Structurally speaking, On Freedom of the Press and Censorship was divided into four sections. The first dealt with the young Marx's writing for the Rheinische Zeitung, a second on writing for its successor publication the Neue Rheinische Zeitung, a third with personal letters by Marx, with a final section containing official documents and correspondence dealing with Marx's alleged transgressions with the censorship as editor of the two Rhenish newspapers with which he was associated.

===On Religion (1974)===
Padover's fifth topical volume of the Karl Marx Library, On Religion, drew significant academic attention beyond the more typical scholarly province of intellectual history and the history of the labor movement. Writing in the Catholic Historical Review, Joseph O'Malley of Marquette University observed that "Marx's idea of religion, as shown in these excerpts, remained one and fixed throughout his adult life," and that religion to Marx "at best provides some individuals the diversion of an illusory solace and at worst acts in and on society as an anti-human force." O'Malley further observed that "it appears that Marx never entertained the slightest doubt about the atheism he had adopted by the age of nineteen."

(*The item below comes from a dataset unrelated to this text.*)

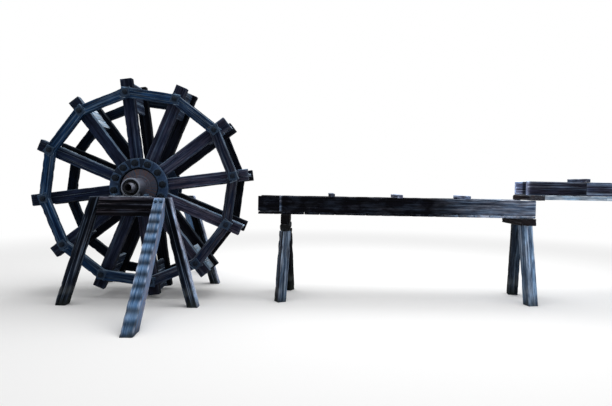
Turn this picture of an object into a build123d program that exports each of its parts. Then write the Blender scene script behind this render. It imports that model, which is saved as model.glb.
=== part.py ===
"""Timber watermill: a twelve-spoke wheel on a braced stand, fed by two raised flumes.

X runs along the flume away from the wheel, Y along the axle away from the viewer, Z up.
The pieces are drawn with the axle crossing x = y = 0 and moved at the end, so that the
origin is the middle of the underside. All sizes are in millimetres.
"""
from build123d import *
import os
from math import atan2, cos, degrees, hypot, radians, sin, tan

os.makedirs("parts", exist_ok=True)

# Fits
SEAT_GAP = 0.3            # between timbers and plates that seat on each other
MOUTH_TO_WHEEL = 116      # from the spoke tips to the mouth of the flume
TIP_TO_GROUND = 30        # under the lowest spoke tip

# Wheel: two rims of lapped bars, outside two stars of spokes, with paddles between
SPOKES = 12
FIRST_SPOKE = 7.9         # angle of the first spoke above +X, degrees
TIP_RADIUS = 1400         # axle to the end of a spoke
SPOKE_WIDTH = 150
SPOKE_THICK = 100
SPOKE_ROOT = 246          # axle to the mitred root of a spoke
RIM_RADIUS = 1213         # axle to the crossing of two rim bars
RIM_DEPTH = 128           # rim bar seen from the front
RIM_THICK = 75
RIM_OVERRUN = 64          # square end of a rim bar past the crossing
PADDLE_LENGTH = 515       # paddle between the two stars of spokes
PADDLE_THICK = 40
PADDLE_INNER = 1000
PADDLE_OUTER = 1385
RIM_WASHER = 104          # square washers at the crossings
RIM_NUT = 56              # across the flats

# Hub and axle
AXLE_RADIUS = 60
AXLE_WALL = 18
AXLE_LENGTH = 1620
DRUM_RADIUS = 232
DRUM_WALL = 20
FLANGE_RADIUS = 375       # clamp rings, and the corners of the plates behind the spokes
FLANGE_THICK = 20
RING_THICK = 40
RING_INNER = 248
DISC_THICK = 18
BOSS_RADIUS = 118
BOSS_LENGTH = 80
COLLAR_RADIUS = 150       # step between the disc and its boss
COLLAR_LENGTH = 22
HUB_BOLT_CIRCLE = 312
HUB_WASHER = 112
HUB_NUT = 80              # across the flats
WASHER_THICK = 10
NUT_HIGH = 0.5            # height of a nut as a part of its width
JOURNAL_RADIUS = 57       # turned-down free ends of the axle
JOURNAL_LENGTH = 60

# Bearings
HOUSING_RADIUS = 116
HOUSING_WALL = 16
HOUSING_LENGTH = 255
HOUSING_TO_BOSS = 10      # running gap at the wheel side
BUSH_SETBACK = 58         # bush inside the outer mouth of the housing
AXLE_CLEARANCE = 0.5      # radial, around the axle
PLATE_LENGTH = 480
PLATE_WIDTH = 146
PLATE_THICK = 12
PEDESTAL_LENGTH = 180
PLATE_BOLT_X = 190
PLATE_BOLT_Y = 44
PLATE_NUT = 40

# Stand
BEAM_TO_RIM = 200         # clear space between the rim and the beam
BEAM_WIDTH = 150
BEAM_UPPER = 78           # heights of the three stacked timbers
BEAM_MIDDLE = 66
BEAM_LOWER = 86
BEAM_LOWER_SETBACK = 28   # lowest timber behind the faces of the others
LEG_TOP_X = 420           # leg centre line at the top of the beam
LEG_FOOT_X = 795
LEG_WIDTH = 135
LEG_DEPTH = 130
LEG_SETBACK = 18          # leg behind the face of the beam, at the top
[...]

Despite his intimations of the collection's merits, Padover was again taken to task by O'Malley for certain editorial errors, including attribution of the article "Luther as Arbiter Between Strauss and Feuerbach" to Marx rather than to Ludwig Feuerbach, as new scholarship had revealed.

Writing in the Journal of Church and State, Elmer H. Duncan welcomed Padover's effort as a "useful" collection of Marx's writing on religious topics, "gleaned from many, perhaps most, of his published works". Calling the book "invaluable" to readers interested in Marx's personal views on religion, Duncan found fault with the shortness of the book's constituent sections and the aspect of compilation of writings produced over a number of years into a single topical heading. Noting the rabbinically-descended Marx's "intense hatred of Jews and of the Jewish faith", Duncan coyly noted that some purple passages with anti-Semitic overtones "should guarantee that this book will be of interest to theologians, philosophers, political scientists, economists, and psychologists".

The structure of the fifth volume included a 19-page introductory essay by Padover followed by division of the textual material into three parts, dealing with "Christianity and Religion in General", "Judaism and the Jews", and "Personal Letters". Material within each of these sections followed a chronological approach, marked by ample editorial annotation.

==Series==

===Volumes published===
- Vol. 1: On Revolution. New York: McGraw-Hill Book Co., 1971.
- Vol. II: On America and the Civil War. New York: McGraw-Hill Book Co., 1972.
- Vol. III: On the First International. New York: McGraw-Hill Book Co., 1973.
- Vol. IV: On Freedom of the Press and Censorship. New York: McGraw-Hill Book Co., 1974.
- Vol. V: On Religion. New York: McGraw-Hill Book Co., 1974.
- Vol. VI: On Education, Women and Children. New York: McGraw-Hill Book Co., 1975.
- Vol. VII: On History and People. New York: McGraw-Hill Book Co., 1977.

===Related volumes===
- Karl Marx: An Intimate Biography. New York: McGraw-Hill Book Co., 1978.
- The Letters of Karl Marx. Englewood Cliffs, NJ: Prrentice-Hall, 1979.

===Unpublished projected volumes===

- Vol. VIII: On Radical Leaders and Theorists.
- Vol. IX: On Britain, Ireland, and Colonialism.
- Vol. X: On International Affairs.
- Vol. XI: Capital (Excerpts, Prefaces, and Letters).
- Vol. XII: Economic Writings.
- Vol. XIII: Personal and Family Letters.